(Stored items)
# # # #

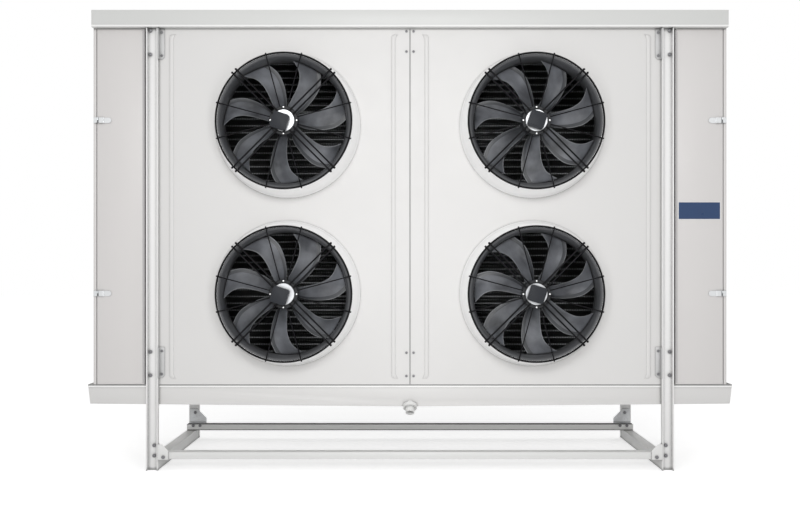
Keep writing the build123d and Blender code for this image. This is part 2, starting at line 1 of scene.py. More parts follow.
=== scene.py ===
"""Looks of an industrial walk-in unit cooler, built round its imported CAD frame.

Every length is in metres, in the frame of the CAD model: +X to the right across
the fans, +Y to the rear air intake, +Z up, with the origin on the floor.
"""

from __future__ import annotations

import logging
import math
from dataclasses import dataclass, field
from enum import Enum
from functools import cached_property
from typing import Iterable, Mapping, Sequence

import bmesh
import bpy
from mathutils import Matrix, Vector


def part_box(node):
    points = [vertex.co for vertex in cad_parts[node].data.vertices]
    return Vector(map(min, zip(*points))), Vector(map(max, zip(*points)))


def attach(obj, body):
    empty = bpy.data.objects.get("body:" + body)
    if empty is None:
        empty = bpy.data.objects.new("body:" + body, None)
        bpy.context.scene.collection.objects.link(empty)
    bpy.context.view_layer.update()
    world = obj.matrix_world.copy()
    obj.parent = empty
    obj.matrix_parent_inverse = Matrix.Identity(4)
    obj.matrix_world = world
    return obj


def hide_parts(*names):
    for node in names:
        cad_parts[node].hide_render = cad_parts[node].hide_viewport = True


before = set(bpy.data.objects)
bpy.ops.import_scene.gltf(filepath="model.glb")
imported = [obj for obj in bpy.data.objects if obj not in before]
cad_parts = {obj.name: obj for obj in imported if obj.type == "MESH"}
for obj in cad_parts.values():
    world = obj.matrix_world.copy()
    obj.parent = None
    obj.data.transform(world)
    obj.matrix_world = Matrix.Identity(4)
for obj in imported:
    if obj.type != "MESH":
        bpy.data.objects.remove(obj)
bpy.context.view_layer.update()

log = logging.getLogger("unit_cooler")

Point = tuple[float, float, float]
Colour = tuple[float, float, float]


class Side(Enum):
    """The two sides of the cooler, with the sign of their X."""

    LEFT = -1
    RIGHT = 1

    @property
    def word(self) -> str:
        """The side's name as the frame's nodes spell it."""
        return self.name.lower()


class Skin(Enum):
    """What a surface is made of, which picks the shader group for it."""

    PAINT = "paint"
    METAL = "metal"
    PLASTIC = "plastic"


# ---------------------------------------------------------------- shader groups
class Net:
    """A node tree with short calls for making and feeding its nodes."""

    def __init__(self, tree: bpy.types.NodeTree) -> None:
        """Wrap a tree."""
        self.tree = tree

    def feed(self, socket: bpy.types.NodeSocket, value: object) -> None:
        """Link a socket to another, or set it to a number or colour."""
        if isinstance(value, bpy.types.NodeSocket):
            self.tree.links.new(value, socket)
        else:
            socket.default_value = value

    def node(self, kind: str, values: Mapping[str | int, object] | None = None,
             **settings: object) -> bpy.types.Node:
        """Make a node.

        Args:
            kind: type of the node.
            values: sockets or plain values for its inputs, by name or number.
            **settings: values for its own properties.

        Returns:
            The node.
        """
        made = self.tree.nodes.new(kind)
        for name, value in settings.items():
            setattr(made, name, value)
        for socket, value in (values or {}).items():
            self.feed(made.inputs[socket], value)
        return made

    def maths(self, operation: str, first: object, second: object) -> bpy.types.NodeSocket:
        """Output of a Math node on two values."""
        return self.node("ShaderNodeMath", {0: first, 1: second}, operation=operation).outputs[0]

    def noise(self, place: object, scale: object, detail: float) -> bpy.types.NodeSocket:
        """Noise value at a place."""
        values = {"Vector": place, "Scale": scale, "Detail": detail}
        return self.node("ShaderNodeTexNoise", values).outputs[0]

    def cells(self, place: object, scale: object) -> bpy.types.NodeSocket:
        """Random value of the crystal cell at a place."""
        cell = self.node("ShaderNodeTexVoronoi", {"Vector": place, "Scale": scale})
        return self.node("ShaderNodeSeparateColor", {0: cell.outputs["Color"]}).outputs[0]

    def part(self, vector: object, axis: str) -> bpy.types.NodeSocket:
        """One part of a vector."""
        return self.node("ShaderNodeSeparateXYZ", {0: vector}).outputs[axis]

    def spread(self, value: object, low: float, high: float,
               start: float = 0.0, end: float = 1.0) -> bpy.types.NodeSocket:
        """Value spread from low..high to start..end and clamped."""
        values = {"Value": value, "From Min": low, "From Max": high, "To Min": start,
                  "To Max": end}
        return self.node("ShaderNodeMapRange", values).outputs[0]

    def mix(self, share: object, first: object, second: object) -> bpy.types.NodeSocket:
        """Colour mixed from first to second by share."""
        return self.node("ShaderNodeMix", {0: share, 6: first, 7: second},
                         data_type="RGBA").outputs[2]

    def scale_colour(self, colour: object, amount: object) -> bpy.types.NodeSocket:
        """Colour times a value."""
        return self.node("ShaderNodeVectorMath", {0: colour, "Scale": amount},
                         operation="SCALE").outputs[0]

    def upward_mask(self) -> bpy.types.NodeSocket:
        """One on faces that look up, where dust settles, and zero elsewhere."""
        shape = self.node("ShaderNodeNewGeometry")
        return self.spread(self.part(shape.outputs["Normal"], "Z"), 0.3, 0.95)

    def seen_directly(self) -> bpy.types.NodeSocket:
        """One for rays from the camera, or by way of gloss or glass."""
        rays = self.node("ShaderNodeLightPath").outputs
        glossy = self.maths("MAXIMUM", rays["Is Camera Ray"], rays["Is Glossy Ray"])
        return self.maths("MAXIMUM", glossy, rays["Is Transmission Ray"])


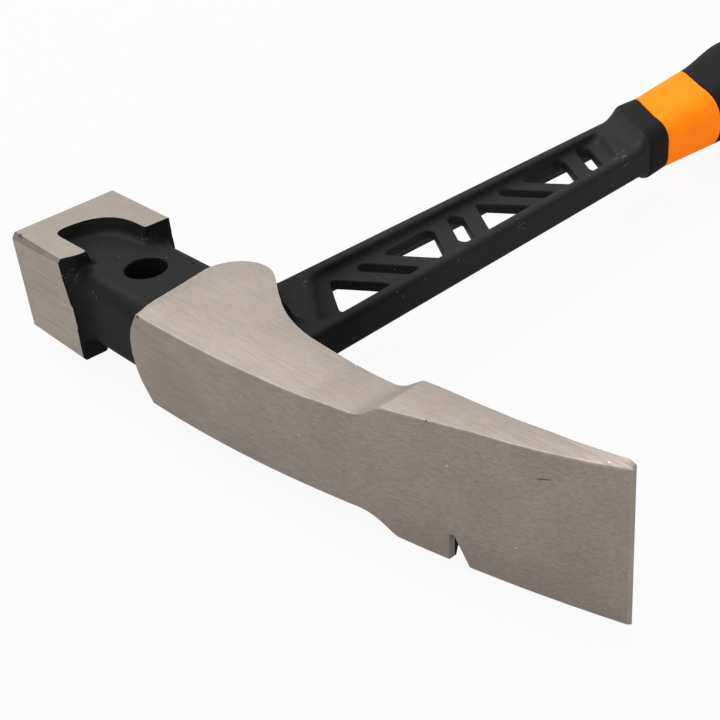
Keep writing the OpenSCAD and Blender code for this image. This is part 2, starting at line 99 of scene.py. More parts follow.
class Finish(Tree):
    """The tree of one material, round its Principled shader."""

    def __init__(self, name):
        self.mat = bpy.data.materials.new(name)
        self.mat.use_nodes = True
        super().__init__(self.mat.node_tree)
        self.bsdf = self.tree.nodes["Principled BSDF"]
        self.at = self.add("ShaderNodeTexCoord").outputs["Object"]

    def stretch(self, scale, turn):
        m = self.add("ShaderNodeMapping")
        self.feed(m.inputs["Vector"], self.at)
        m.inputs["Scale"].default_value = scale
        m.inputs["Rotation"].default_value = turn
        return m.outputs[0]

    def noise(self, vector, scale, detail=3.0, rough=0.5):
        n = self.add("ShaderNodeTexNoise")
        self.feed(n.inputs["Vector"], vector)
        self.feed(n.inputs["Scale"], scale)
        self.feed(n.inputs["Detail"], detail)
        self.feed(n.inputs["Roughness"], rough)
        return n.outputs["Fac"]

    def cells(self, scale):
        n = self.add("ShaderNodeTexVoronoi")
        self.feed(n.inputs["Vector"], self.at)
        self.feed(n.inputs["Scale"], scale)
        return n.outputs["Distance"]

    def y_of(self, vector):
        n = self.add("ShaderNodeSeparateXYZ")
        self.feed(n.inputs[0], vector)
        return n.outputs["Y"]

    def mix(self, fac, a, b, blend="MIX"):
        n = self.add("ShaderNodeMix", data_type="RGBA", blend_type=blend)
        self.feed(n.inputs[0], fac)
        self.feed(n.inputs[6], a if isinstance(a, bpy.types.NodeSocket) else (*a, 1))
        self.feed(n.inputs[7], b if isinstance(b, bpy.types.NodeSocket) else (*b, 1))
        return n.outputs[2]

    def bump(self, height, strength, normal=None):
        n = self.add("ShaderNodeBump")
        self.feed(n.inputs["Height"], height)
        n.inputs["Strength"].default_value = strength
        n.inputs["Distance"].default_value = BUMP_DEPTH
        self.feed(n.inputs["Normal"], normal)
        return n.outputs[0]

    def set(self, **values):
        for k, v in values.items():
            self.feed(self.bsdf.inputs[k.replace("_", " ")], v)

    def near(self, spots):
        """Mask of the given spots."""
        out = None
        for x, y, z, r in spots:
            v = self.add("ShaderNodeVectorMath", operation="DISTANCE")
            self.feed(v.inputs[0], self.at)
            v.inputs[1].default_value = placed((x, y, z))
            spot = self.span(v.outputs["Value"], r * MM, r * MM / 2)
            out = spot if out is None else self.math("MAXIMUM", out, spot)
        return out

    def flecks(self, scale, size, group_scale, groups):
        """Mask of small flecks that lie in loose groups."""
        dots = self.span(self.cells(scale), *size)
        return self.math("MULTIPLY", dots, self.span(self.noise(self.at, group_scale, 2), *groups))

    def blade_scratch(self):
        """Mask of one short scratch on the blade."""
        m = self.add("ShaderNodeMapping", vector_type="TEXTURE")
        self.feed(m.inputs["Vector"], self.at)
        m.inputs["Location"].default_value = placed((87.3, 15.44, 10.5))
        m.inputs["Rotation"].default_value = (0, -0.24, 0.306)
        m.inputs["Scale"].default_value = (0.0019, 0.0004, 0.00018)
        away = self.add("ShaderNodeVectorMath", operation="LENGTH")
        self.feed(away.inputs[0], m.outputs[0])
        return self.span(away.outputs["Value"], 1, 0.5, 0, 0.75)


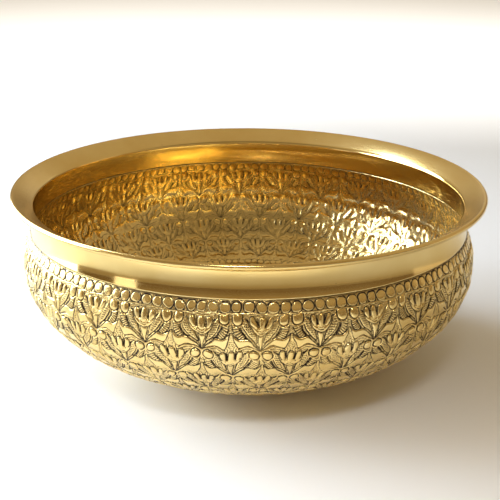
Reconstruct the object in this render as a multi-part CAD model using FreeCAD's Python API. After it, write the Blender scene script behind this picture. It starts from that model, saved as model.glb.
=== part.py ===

# # # #

The exercise
Write the lines again exactly, beginning at the line that has "Keep writing the OpenSCAD" and stopping after the line that has "return m.outputs[0]"; include no other lines.

Written reply
Keep writing the OpenSCAD and Blender code for this image. This is part 2, starting at line 99 of scene.py. More parts follow.
class Finish(Tree):
    """The tree of one material, round its Principled shader."""

    def __init__(self, name):
        self.mat = bpy.data.materials.new(name)
        self.mat.use_nodes = True
        super().__init__(self.mat.node_tree)
        self.bsdf = self.tree.nodes["Principled BSDF"]
        self.at = self.add("ShaderNodeTexCoord").outputs["Object"]

    def stretch(self, scale, turn):
        m = self.add("ShaderNodeMapping")
        self.feed(m.inputs["Vector"], self.at)
        m.inputs["Scale"].default_value = scale
        m.inputs["Rotation"].default_value = turn
        return m.outputs[0]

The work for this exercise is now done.